NeuReasoner: Towards Explainable, Controllable, and Unified Reasoning via Mixture-of-Neurons
This addresses reliability and efficiency issues in AI reasoning systems, offering a unified solution for researchers and practitioners, though it builds incrementally on existing neuron analysis methods.
The paper tackles persistent failure modes in Large Reasoning Models by proposing NeuReasoner, a framework that uses Mixture-of-Neurons analysis for explainable and controllable reasoning, achieving performance gains of up to 27.0% and reducing token consumption by 19.6% to 63.3% across benchmarks.

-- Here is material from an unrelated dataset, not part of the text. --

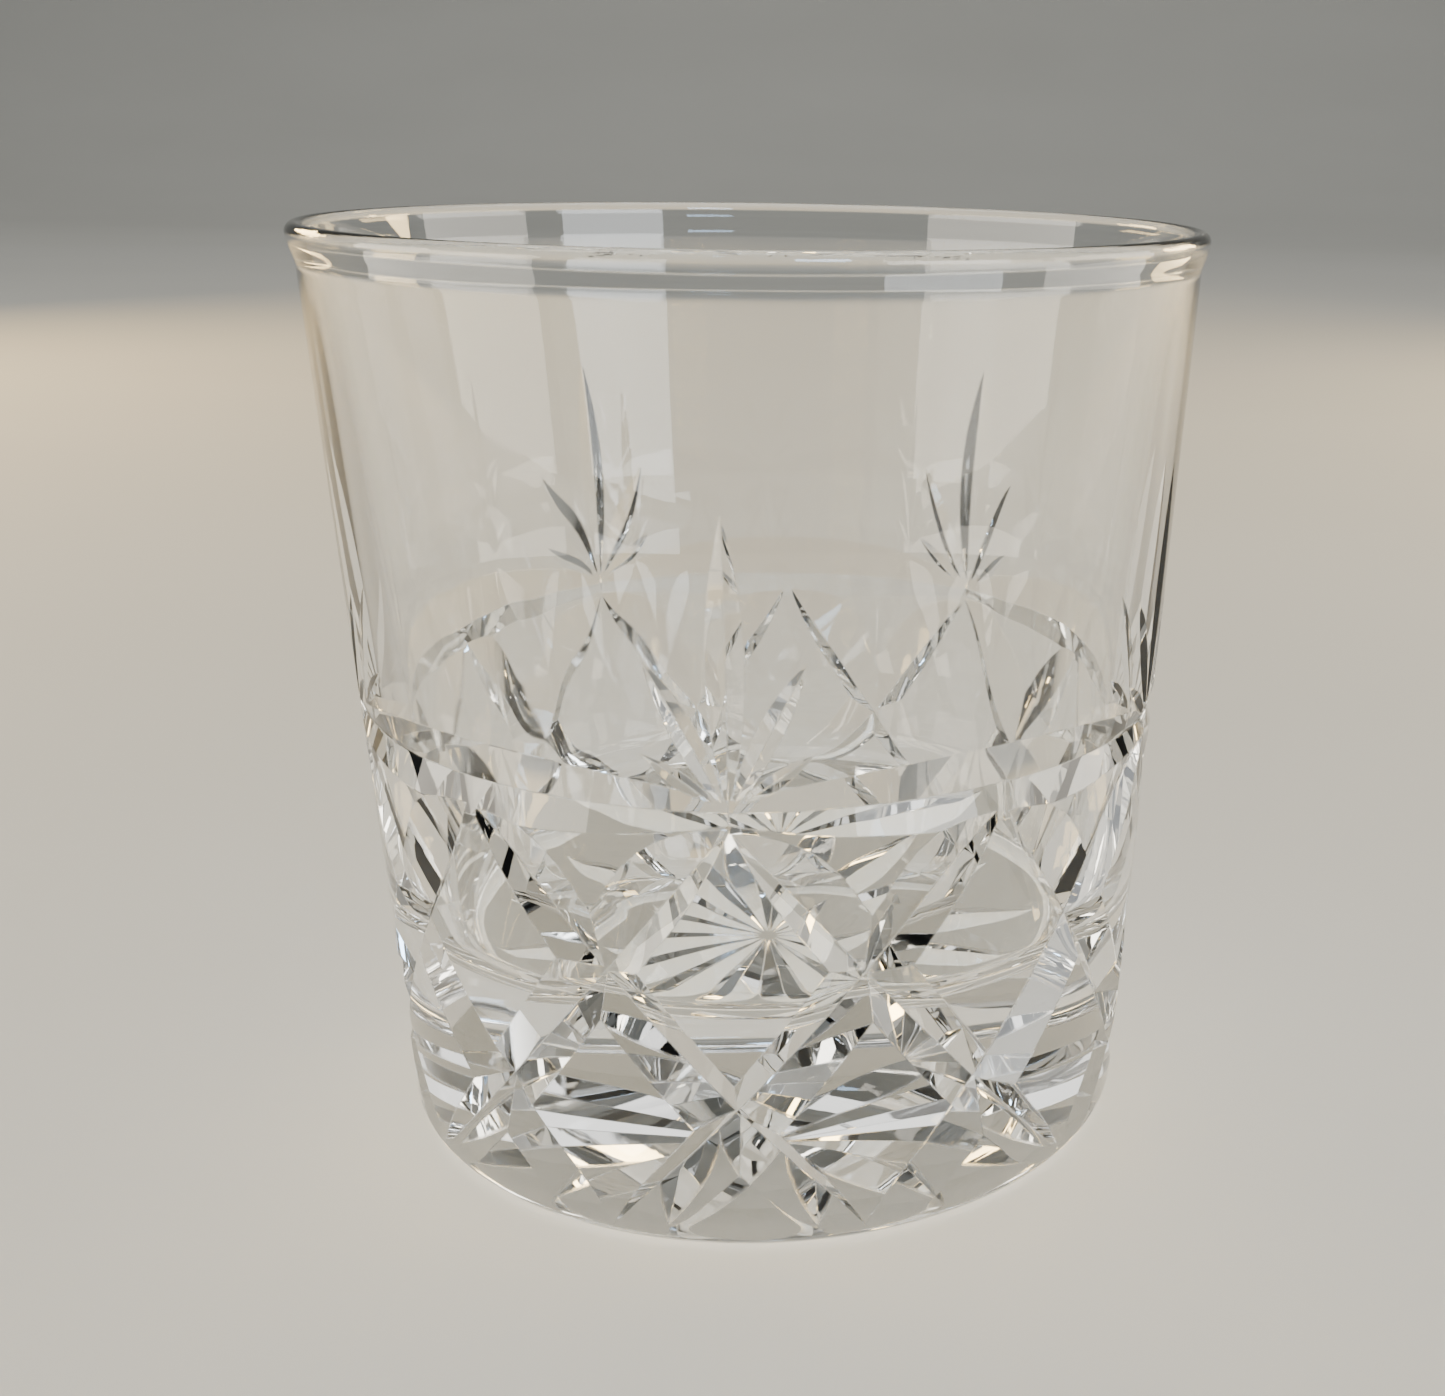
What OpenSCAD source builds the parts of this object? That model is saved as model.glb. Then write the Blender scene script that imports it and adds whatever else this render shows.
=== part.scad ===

Large Reasoning Models (LRMs) have recently achieved remarkable success in complex reasoning tasks. However, closer scrutiny reveals persistent failure modes compromising performance and cost: I) Intra-step level, marked by calculation or derivation errors; II) Inter-step level, involving oscillation and stagnation; and III) Instance level, causing maladaptive over-thinking. Existing endeavors target isolated levels without unification, while their black-box nature and reliance on RL hinder explainability and controllability. To bridge these gaps, we conduct an in-depth white-box analysis, identifying key neurons (Mixture of Neurons, MoN) and their fluctuation patterns associated with distinct failures. Building upon these insights, we propose NeuReasoner, an explainable, controllable, and unified reasoning framework driven by MoN. Technically, NeuReasoner integrates lightweight MLPs for failure detection with a special token-triggered self-correction mechanism learned via SFT. During inference, special tokens are inserted upon failure detection to actuate controllable remedial behaviors. Extensive evaluations across six benchmarks, six backbone models (8B~70B) against nine competitive baselines, demonstrate that NeuReasoner achieves performance gains of up to 27.0% while reducing token consumption by 19.6% ~ 63.3%.